Another recurring feature in these stories is that a project management committee (PMC) of principal investigators is powerless to control its direction if the coordinator can set up a political liaison with the PO. If this is achieved, the coordinator can threaten the PMC that, if it does not do what he wants, he will have the PO close the project down.

This really does happen, but it is unthinkable within the civil-servant mode of operation of UK and US research projects, with its implicit democracy among the scientists in a project.

Another recurrent feature, alas, is that the behaviour of POs and their unit heads is not independent of what country they come from, as the above examples illustrate.

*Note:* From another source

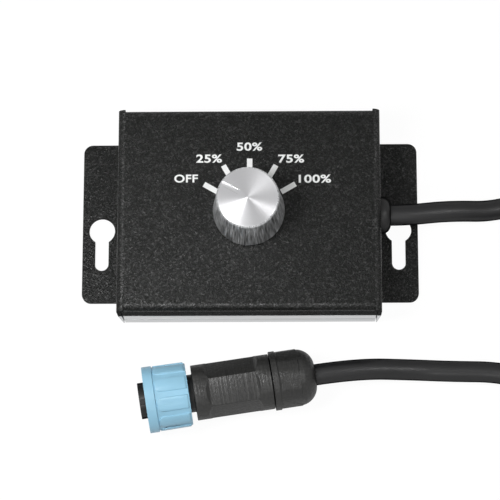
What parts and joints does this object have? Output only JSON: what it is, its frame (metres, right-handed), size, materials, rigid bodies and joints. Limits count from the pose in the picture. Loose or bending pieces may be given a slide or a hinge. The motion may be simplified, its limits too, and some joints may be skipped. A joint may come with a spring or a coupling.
{
  "type": "led dimmer box",
  "caption": "Shallow black metal dimmer box with keyhole ears, a stepped rotary knob marked from off to full, and a lead with a round screw-coupled connector.",
  "frame": {"origin": "centre of the back of the box, on the surface that it lies on or is fixed to", "axes": "+X along the face towards the cord's exit, +Y up the face towards the half-way mark, +Z out of the face along the knob's shaft"},
  "size_m": [0.2257, 0.0979, 0.037],
  "materials": {
    "black_powder_coat": "fine-textured black powder coat",
    "bare_sheet": "bare mill-finish sheet",
    "zinc_plate": "zinc-plated steel",
    "screw_steel": "plated countersunk screws",
    "bushing_metal": "nickel-plated die casting",
    "switch_moulding": "moulded thermoset",
    "contact_base": "phenolic laminate",
    "tinned_pins": "tinned brass",
    "rotor_moulding": "natural acetal",
    "ball_steel": "polished steel",
    "spring_steel": "spring steel",
    "wiper_bronze": "phosphor bronze",
    "shaft_steel": "turned steel",
    "washer_steel": "nickel-plated steel",
    "nut_steel": "nickel-plated steel",
    "spun_aluminium": "spun face and fine-brushed side",
    "hub_moulding": "moulded nylon",
    "board_laminate": "glass-fibre board with green mask",
    "chip_ceramic": "chip resistors",
    "block_moulding": "moulded polyamide",
    "relief_nylon": "moulded black nylon",
    "relief_nut_nylon": "moulded black nylon",
    "cord_jacket_inner": "satin black jacket",
    "wire_insulation": "coloured wire insulation",
    "blue_moulding": "light blue moulding",
    "connector_nylon": "moulded black nylon",
    "insert_moulding": "moulded black insert",
    "contact_brass": "gold-flashed brass",
    "connector_wire_insulation": "wire insulation",
    "seal_rubber": "silicone rubber",
    "gland_nylon": "moulded black nylon",
    "gland_rubber": "soft rubber sleeve",
    "cage_nylon": "moulded nylon fingers",
    "cord_jacket_end": "satin black jacket",
    "cord_jacket": "satin black jacket"
  },
  "bodies": {
    "root": {"cover": "black_powder_coat", "base_tray": "bare_sheet", "cover_standoffs": "zinc_plate", "tray_screws": "screw_steel", "switch_bushing": "bushing_metal", "switch_housing": "switch_moulding", "switch_base": "contact_base", "switch_terminals": "tinned_pins", "bushing_washer": "washer_steel", "bushing_nut": "nut_steel", "circuit_board": "board_laminate", "resistors": "chip_ceramic", "terminal_block": "block_moulding", "strain_relief": "relief_nylon", "strain_relief_nut": "relief_nut_nylon", "inner_cord": "cord_jacket_inner", "inner_wires": "wire_insulation", "connector_body": "connector_nylon", "contact_insert": "insert_moulding", "contact_sockets": "contact_brass", "connector_wires": "connector_wire_insulation", "seal_ring": "seal_rubber", "gland_nut": "gland_nylon", "gland_seal": "gland_rubber", "clamping_cage": "cage_nylon", "connector_cord_end": "cord_jacket_end", "cord_from_box": "cord_jacket", "cord_coil": "cord_jacket", "cord_to_connector": "cord_jacket"},
    "knob": {"knob": "spun_aluminium", "knob_hub": "hub_moulding", "switch_shaft": "shaft_steel", "switch_rotor": "rotor_moulding", "switch_wiper": "wiper_bronze", "detent_ball": "ball_steel", "detent_spring": "spring_steel"},
    "coupling_nut": {"coupling_nut": "blue_moulding"}
  },
  "joints": [
    {"name": "knob_turn", "type": "hinge", "parent": "root", "child": "knob", "pos_m": [0, -0.0007, 0.02], "axis": [0, 0, -1], "range_deg": [0, 120]},
    {"name": "coupling_nut_turn", "type": "hinge", "parent": "root", "child": "coupling_nut", "pos_m": [-0.03122, -0.05684, 0.01008], "axis": [0.988, 0.1519, -0.0281], "continuous": true}
  ]
}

Naively, one might have hoped that UK scientists brought up under research council conventions, when faced with situations such as those described above, would be ardent defenders of scientific freedom and the primacy of excellence and truth. My experience is personal and limited, of course, but I have found the opposite to be the case: UK scientists have little experience of, or defence mechanisms against, the sort of managerial behaviour I have described.

They lack the political skills needed to defend their position and often behave worse, under stress, than their northern or eastern European counterparts. Faced with some piece of outrageous behaviour by a Commission official, they tend to collapse when threatened with a loss of funds and simply give up, muttering "we must save jobs at all costs" while doing whatever is required of them, no matter how craven.

There is a genuine risk of the creeping imposition of a wholly alien and bureaucratic research culture on to the UK's hitherto excellent science administration. Reform would be possible only via vigorous action from the top. Europe's commissioner for its digital agenda, Neelie Kroes, had a reputation for being relatively fearless in her dealings with industry in her previous role as commissioner for competition, and she could well be the person to do something about the culture of her own staff. Without effective action, Europe's research future is bleak, particularly that of countries such as the UK.